What This Shift Means for the Courtroom Genre’s Future
The absence of courtroom movies from 2026’s cultural center doesn’t indicate declining quality or audience disinterest. It reflects changing economics and audience behavior. Streaming platforms can support longer-form legal narratives more profitably than theaters can, and audiences increasingly expect that type of substantive content to arrive at home rather than in cinemas.
The genre isn’t dying; it’s relocating, redefining what success means in the process. Looking forward, expect courtroom dramas to remain primarily a streaming and prestige television category.
This might actually allow for more interesting storytelling—without the pressure to appeal to global audiences and maximize opening weekends, courtroom narratives can become more culturally specific, more willing to be regional or intimate.

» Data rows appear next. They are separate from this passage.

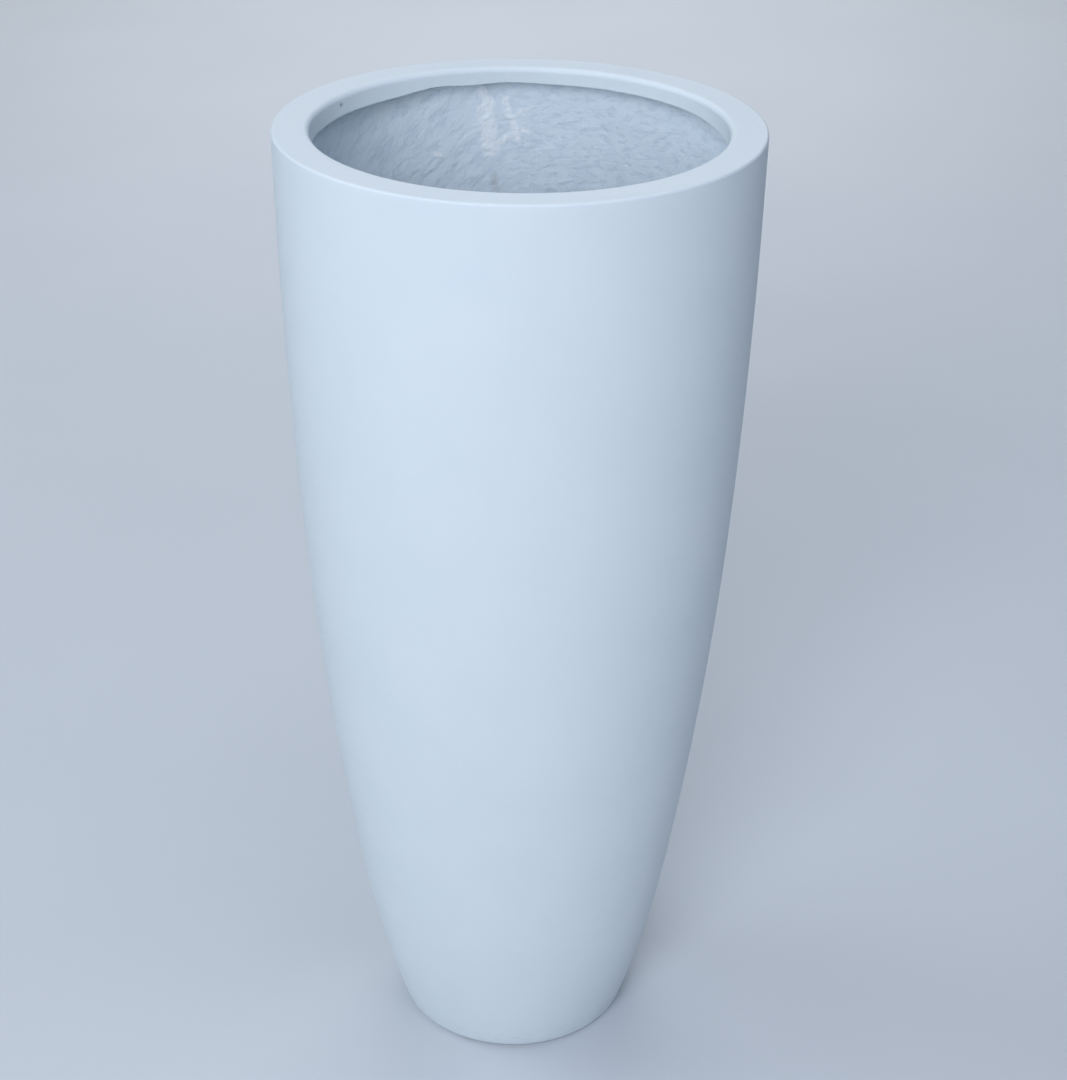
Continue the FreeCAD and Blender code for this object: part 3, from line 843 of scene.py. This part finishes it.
studio = {"floor": "#d6d9dc", "floorShade": "#d0d3d7", "floorPatch": 400, "floorRough": 0.75,
          "floorSize": 24, "floorMiddle": (0, 4, 0), "world": "#d3e2f4", "worldStrength": 0.05,
          # where a lamp points and how wide it spreads unless it says otherwise
          "aim": (0, 0, 0.45), "spread": 180,
          "lamps": {"leftLamp": {"from": (-2.81, 0.5, 2.1), "size": 2.2, "watts": 34, "colour": "#e2f0fc"},
                    "frontLamp": {"from": (-0.64, -2.87, 1.95), "size": 1.8, "watts": 72, "colour": "#e8f1ff"},
                    "topLamp": {"from": (0, -0.29, 3.74), "size": 2.2, "watts": 23, "colour": "#f0f4ff"},
                    "highLamp": {"from": (0.82, -1.43, 3.31), "size": 2.2, "watts": 12, "colour": "#e6efff"},
                    "rightLamp": {"from": (2.81, 0.5, 2.1), "size": 2.2, "watts": 15, "colour": "#c4ddff"},
                    "backLamp": {"from": (0, 2.33, 2.78), "size": 2.2, "watts": 22, "colour": "#f2f7ff"},
                    # lights the floor behind, so that it stays pale up to the picture's top
                    "floorLamp": {"from": (0, 4.6, 3.2), "size": 4.5, "watts": 62, "colour": "#eef3fa",
                                  "aim": (0, 4.6, 0), "spread": 110}}}


def makeFloor():
    bpy.ops.object.select_all(action="DESELECT")
    bpy.ops.mesh.primitive_plane_add(size=studio["floorSize"], location=studio["floorMiddle"])
    floor = bpy.context.object
    floor.name = "studioFloor"
    bpy.ops.object.transform_apply(location=True, rotation=True, scale=True)
    # plain and pale, with slow patches that are hardly seen
    material, tree, shader, place = startMaterial("paleFloor")
    cloud = noiseOf(tree, place, studio["floorPatch"], 2)
    tree.links.new(blended(tree, cloud, studio["floor"], studio["floorShade"]), shader.inputs["Base Color"])
    shader.inputs["Roughness"].default_value = studio["floorRough"]
    floor.data.materials.append(material)


def addLamp(name, values):
    bpy.ops.object.select_all(action="DESELECT")
    bpy.ops.object.light_add(type="AREA", location=values["from"])
    lamp = bpy.context.object
    lamp.name = name
    lamp.data.shape = "DISK"
    lamp.data.size = values["size"]
    lamp.data.energy = values["watts"]
    lamp.data.color = linear(values["colour"])[:3]
    lamp.data.spread = math.radians(values.get("spread", studio["spread"]))
    aim = Vector(values.get("aim", studio["aim"])) - Vector(values["from"])
    lamp.rotation_euler = aim.to_track_quat("-Z", "Y").to_euler()


def makeWorld():
    world = bpy.data.worlds.new("studioWorld")
    bpy.context.scene.world = world
    world.use_nodes = True
    back = world.node_tree.nodes["Background"]
    back.inputs["Color"].default_value = linear(studio["world"])
    back.inputs["Strength"].default_value = studio["worldStrength"]


makeFloor()
for lampName, lampValues in studio["lamps"].items():
    addLamp(lampName, lampValues)
makeWorld()
bpy.context.scene.view_settings.view_transform = "Standard"
print("studio set")

# a hand-held camera about 1.3 m up, looking down at the mouth
viewpoint = {"place": (0, -1.6736, 1.3185), "down": 27.225, "right": 0.4815, "tilt": 0.6895, "lens": 74.9,
             "sensor": 36, "farthest": 60}


def makeCamera():
    bpy.ops.object.select_all(action="DESELECT")
    bpy.ops.object.camera_add(location=viewpoint["place"])
    camera = bpy.context.object
    camera.name = "viewCamera"
    camera.data.lens = viewpoint["lens"]
    camera.data.sensor_width = viewpoint["sensor"]
    camera.data.clip_end = viewpoint["farthest"]
    aim = Matrix.Rotation(-math.radians(viewpoint["right"]), 4, "Z")
    aim = aim @ Matrix.Rotation(math.radians(90 - viewpoint["down"]), 4, "X")
    aim = aim @ Matrix.Rotation(math.radians(viewpoint["tilt"]), 4, "Z")
    camera.matrix_world = Matrix.Translation(viewpoint["place"]) @ aim
    bpy.context.scene.camera = camera


makeCamera()
print("camera set")
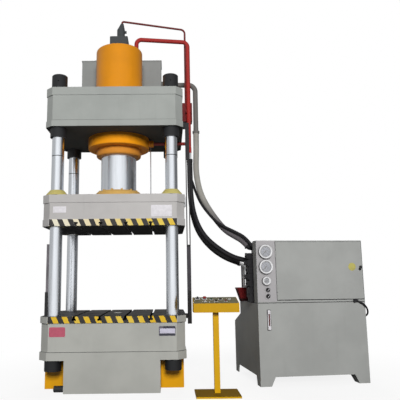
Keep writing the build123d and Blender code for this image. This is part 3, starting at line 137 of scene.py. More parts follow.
class Link:
    """An output socket that takes part in Python arithmetic."""

    def __init__(self, graph, socket):
        self.graph = graph
        self.socket = socket

    def outlet(self, name):
        """Another output of its node."""
        return Link(self.graph, self.socket.node.outputs[name])

    def math(self, name, other=None, swap=False):
        first, second = (other, self) if swap else (self, other)
        sockets = {0: first} if second is None else {0: first, 1: second}
        return self.graph.node("Math", sockets, operation=name)

    __add__ = __radd__ = operation("ADD")
    __sub__ = operation("SUBTRACT")
    __rsub__ = operation("SUBTRACT", swap=True)
    __mul__ = __rmul__ = operation("MULTIPLY")
    __truediv__ = operation("DIVIDE")
    __gt__ = operation("GREATER_THAN")
    __lt__ = operation("LESS_THAN")

    def ramp(self, low, high, start=0.0, end=1.0):
        """Smooth step: start below low, end above high."""
        sockets = {0: self, 1: low, 2: high, 3: start, 4: end}
        return self.graph.node("MapRange", sockets, interpolation_type="SMOOTHSTEP")


class Graph:
    """The nodes of one tree: one method adds any node."""

    def __init__(self, tree):
        self.tree = tree

    def plug(self, socket, value):
        """Links or sets a socket: three numbers for a colour get an opaque fourth."""
        if isinstance(value, Link):
            self.tree.links.new(value.socket, socket)
        elif socket.type == "RGBA" and len(value) == 3:
            socket.default_value = (*value, 1.0)
        else:
            socket.default_value = value

    def node(self, kind, sockets=(), output=0, **settings):
        made = self.tree.nodes.new("ShaderNode" + kind)
        for key, value in settings.items():
            setattr(made, key, value)
        for key, value in dict(sockets).items():
            self.plug(made.inputs[key], value)
        return Link(self, made.outputs[output])


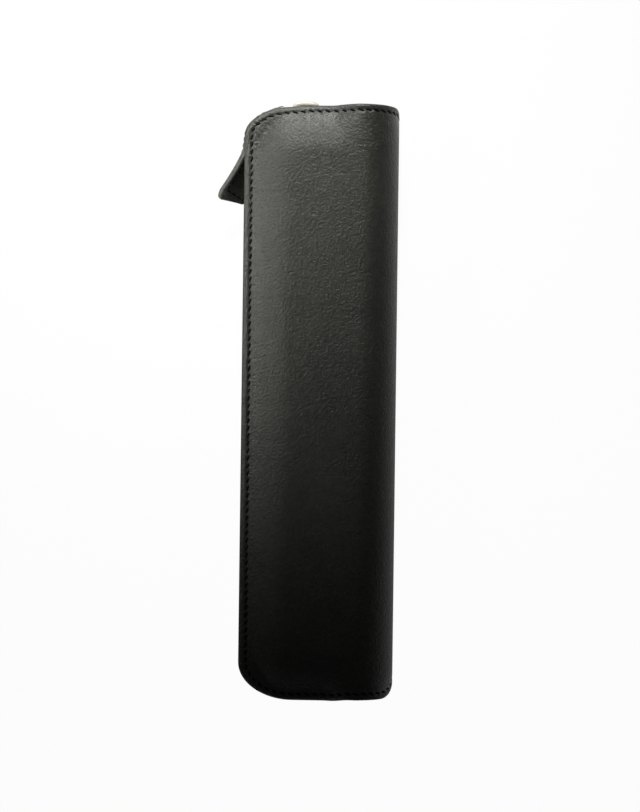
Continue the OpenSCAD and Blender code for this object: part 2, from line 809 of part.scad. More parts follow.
// One strip of leather folded round the ring's far bar and glued to itself
module pull_tab() {
    color([0.07, 0.07, 0.065])
        difference() {
            union() {
                tab_sweep();
                translate([tab_bar[0], tab_bar[1], mid_z - tab_root_w / 2])
                    cylinder(d = fold_d, h = tab_root_w, $fn = 32);
            }
            translate([tab_bar[0], tab_bar[1], mid_z - tab_root_w])
                cylinder(d = wire_d + 0.1, h = 2 * tab_root_w, $fn = 32);
        }
}

// The tab's seam, on both faces near its long edges
module pull_tab_stitching() {
    margin = 1.1;
    color([0.02, 0.02, 0.02])
        for (i = [2:len(tab_line) - 2], side = [-1, 1], face = [-1, 1]) {
            v = face * (tab_t(i) / 2 + 0.14);
            a = tab_at(i, side * (tab_w(i) / 2 - margin), v);
            b = tab_at(i + 1, side * (tab_w(i + 1) / 2 - margin), v);
            short_thread(a + (b - a) * 0.15, a + (b - a) * 0.8);
        }
}

// A thin square thread between two points
module short_thread(p, q) {
    d = q - p;
    translate(p)
        rotate([0, acos(d[2] / norm(d)), atan2(d[1], d[0])])
            translate([-0.05, -0.05, 0])
                cube([0.1, 0.1, norm(d)]);
}

back_cover();
back_padding();
back_lining();
back_tape();
back_teeth();
back_top_stop();
bottom_stop();
back_zip_ends();
back_stitching();
pen_loop();
pen_loop_stitching();
spine_cover();
spine_padding();
spine_lining();
spine_stitching();
front_cover();
front_padding();
front_lining();
front_tape();
front_teeth();
front_top_stop();
front_zip_ends();
front_stitching();
slider_body();
slider_crown();
pull_ring();
pull_tab();
pull_tab_stitching();
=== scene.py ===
"""Looks of a black leather case for one pen, closed by a zip round three sides.

It lies on its back cover: +Z is up, +Y points to the slider's end and +X to the
rounded spine. Shapes are worked out in millimetres and made in metres.
"""

import math

import bmesh
import bpy
import numpy as np
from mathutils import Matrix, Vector


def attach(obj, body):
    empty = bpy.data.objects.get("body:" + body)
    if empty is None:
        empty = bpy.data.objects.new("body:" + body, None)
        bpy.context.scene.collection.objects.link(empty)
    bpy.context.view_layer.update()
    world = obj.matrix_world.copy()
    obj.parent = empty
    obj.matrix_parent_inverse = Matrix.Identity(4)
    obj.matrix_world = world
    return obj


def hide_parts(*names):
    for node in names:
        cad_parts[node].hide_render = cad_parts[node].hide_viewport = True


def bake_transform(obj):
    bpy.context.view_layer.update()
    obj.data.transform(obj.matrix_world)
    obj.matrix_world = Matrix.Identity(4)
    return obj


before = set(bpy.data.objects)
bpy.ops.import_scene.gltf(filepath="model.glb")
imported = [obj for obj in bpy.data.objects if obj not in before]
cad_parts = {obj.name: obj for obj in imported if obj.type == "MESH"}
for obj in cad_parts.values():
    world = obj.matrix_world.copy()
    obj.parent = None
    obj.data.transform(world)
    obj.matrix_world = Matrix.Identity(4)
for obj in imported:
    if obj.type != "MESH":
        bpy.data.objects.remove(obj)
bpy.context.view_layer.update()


MM = 0.001

# Sizes of the case, as in the part's source, except for END_STEP_X, which lies 3 mm
# nearer to the spine, and for the seam, whose inset and pitch change along it
CASE_LEN, CASE_W, CASE_T, BORDER_T = 165.0, 43.4, 22.0, 15.5
BORDER_W, RISE_W, RISE_POWER = 2.6, 11.0, 1.8
TOP_CORNER, END_CORNER, ZIP_CORNER = (14.0, 8.0), (15.0, 10.5), (12.0, 8.5)
TOP_SHORT, END_LONG = 0.4, 0.8
SPINE_TOP_R, SPINE_END_R = 1.2, 3.3
COVER, PADDING, LINING = 1.4, 0.8, 0.8
HALF, LEFT, MID = CASE_LEN / 2, -CASE_W / 2, CASE_T / 2
TOP_END, FAR_END = HALF - TOP_SHORT, HALF + END_LONG
SPINE_R = CASE_T / 2
SPINE_X = CASE_W / 2 - SPINE_R
SPINE_Q = SPINE_X + SPINE_R * math.pi / 2
BORDER_H = BORDER_T / 2
DIP_X, TAPE_END_X, WEB_END_X = SPINE_X - 9, SPINE_X - 7, SPINE_X + 3.3
TOP_STEP_X, END_STEP_X, STEP_W = SPINE_X - 19, SPINE_X - 7, 6.0
TAPE_INSET, TAPE_THK, TAPE_REACH, TAPE_EDGE = 2.5, 0.5, 5.0, 1.4
LINING_BORDER_H = BORDER_H - COVER - TAPE_THK
LINING_INSET, LINING_FROM = 3.75, 6.1
LINING_RISE = BORDER_W + RISE_W - LINING_FROM
LINING_DEPTH = COVER + PADDING
FLOOR_Z = LINING_DEPTH + LINING
SEAM_SIDE, SEAM_END = 2.1, 1.75
PITCH_SIDE, PITCH_END = 2.08, 2.27
# For each side: the seed of its unevenness and how far its zip side sags
LOOKS = {"front": (3, 0.6), "back": (8, 0.12)}


# Finishes
class Value:
    """A value in a node tree. Arithmetic on it adds the Math node that does it."""

    def __init__(self, nodes, socket):
        self.nodes = nodes
        self.socket = socket

    def __add__(self, other):
        return self.nodes.math("ADD", self, other)

    __radd__ = __add__

    def __sub__(self, other):
        return self.nodes.math("SUBTRACT", self, other)

    def __rsub__(self, other):
        return self.nodes.math("SUBTRACT", other, self)

    def __mul__(self, other):
        return self.nodes.math("MULTIPLY", self, other)

    __rmul__ = __mul__

    def __truediv__(self, other):
        return self.nodes.math("DIVIDE", self, other)

    def __rpow__(self, other):
        return self.nodes.math("POWER", other, self)

    def __neg__(self):
        return self.nodes.math("SUBTRACT", 0.0, self)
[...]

*Nuremberg* and *Tow* in 2026 represent the new normal: quality courtroom content that generates critical interest and awards attention, but within a distribution model that prioritizes platform loyalty over theatrical dominance.
Conclusion
Courtroom movies in 2026 will not dominate conversations in the way that franchise spectacles will, despite the quality of projects like *Nuremberg*. The genre has migrated to streaming platforms, where it can thrive artistically and commercially without competing for theatrical space against superhero sequels and animated franchises.
This represents a significant shift in how cinema treats serious legal narratives—not as tentpole events, but as prestige content designed to deepen platform value.
For viewers interested in courtroom narratives, 2026 offers Netflix’s *Nuremberg* as the primary major release, supplemented by smaller projects like *Tow*. These films deserve attention and will likely generate critical discussion, but they’ll do so within streaming’s fragmented viewership model rather than the synchronized cultural moment that theatrical dominance provides.
Understanding this shift helps explain not just what’s missing from 2026’s cinema landscape, but where quality filmmaking is actually headed.